In the response, the state of the export task is included, which can assume the following values: UNKNOWN, QUEUED, RUNNING, FINISHED, FAILED, DELETED, ABORTED, RESULT_LIMIT_REACHED.

Best practice: If results for longer time periods shall be exported, it makes sense to split the export task into multiple smaller export tasks (e.g. one month when exporting results for half a year).
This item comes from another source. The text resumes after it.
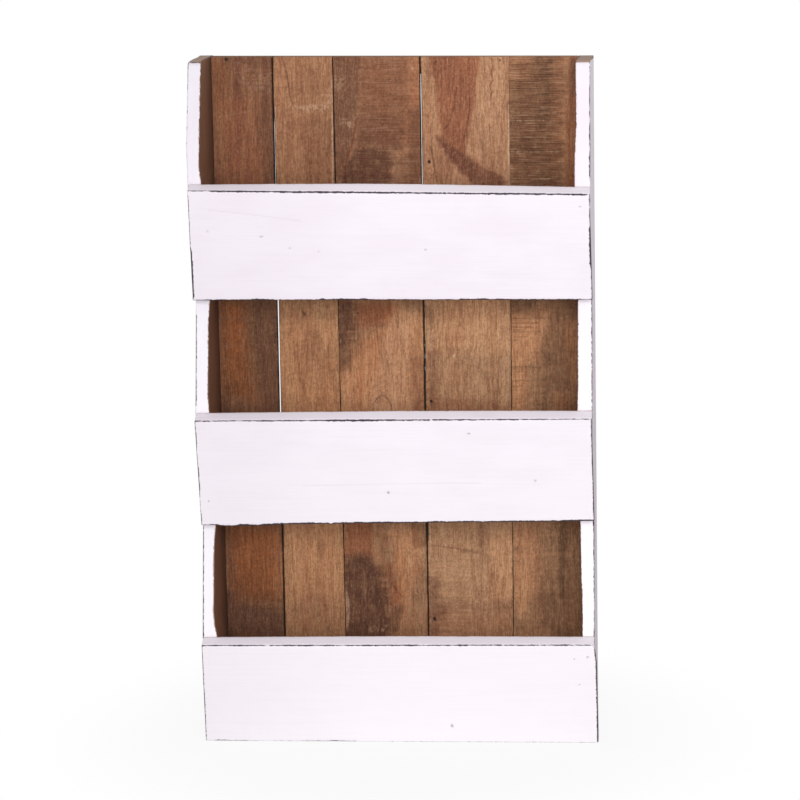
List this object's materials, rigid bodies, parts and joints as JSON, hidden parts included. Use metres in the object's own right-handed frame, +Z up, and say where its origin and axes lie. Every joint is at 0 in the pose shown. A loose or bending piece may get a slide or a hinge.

This allows for a better estimation of the credit cost and the amount of results for the remaining time frame.

Status of an export

Using the task ID, which can be obtained from the response when creating a new task, the status of an export can be accessed.

Command
curl -XGET 'https://api.talkwalker.com/api/v3/tasks/export/<task_id>?access_token=<access_token>
Example response
{
"status_code" : "0",
"status_message" : "OK",
"request" : "GET /api/v3/tasks/export/task-1?access_token=<access_token>",
"result_tasks" : {
"tasks" : [{
"creation_date" : "2018-03-21T08:23:00.335Z",
"type" : "export",
"id" : task-1,
"status" : "finished",
"processed" : 3,
"progress" : 1.0,
"target" : "coll-01"
}]
}
}

The same request will give the list of all recent tasks if the task ID parameter is left aside.

Command
curl -XGET 'https://api.talkwalker.com/api/v3/tasks/export?access_token=<access_token>
Example response
{
"status_code" : "0",
"status_message" : "OK",
"request" : "GET /api/v3/tasks/export?access_token=<access_token>",
"result_tasks" : {
"tasks" : [{
"creation_date" : "2018-03-21T08:28:35.469Z",
"type" : "export",
"id" : task-1,
"status" : "queued",
"processed" : 0,
"progress" : 0.0,
"target" : "collector-1"
},
{...},
{...}]
}
}

Rate Limit

This endpoint is limited to 40 calls per minute.

Abort a task

Using the task ID a currently running export task can be aborted.

Command
curl -XDELETE 'https://api.talkwalker.com/api/v3/tasks/export/<task_id>?access_token=<access_token>
Sample response
{
"status_code" : "0",
"status_message" : "OK",
"request" : "DELETE /api/v3/tasks/export/task-1?access_token=<access_token>",
"result_tasks" : {
"tasks" : [{
"id" : task-1,
"status" : "deleted"
}]
}
}

Rate Limit

This endpoint is limited to 40 calls per minute.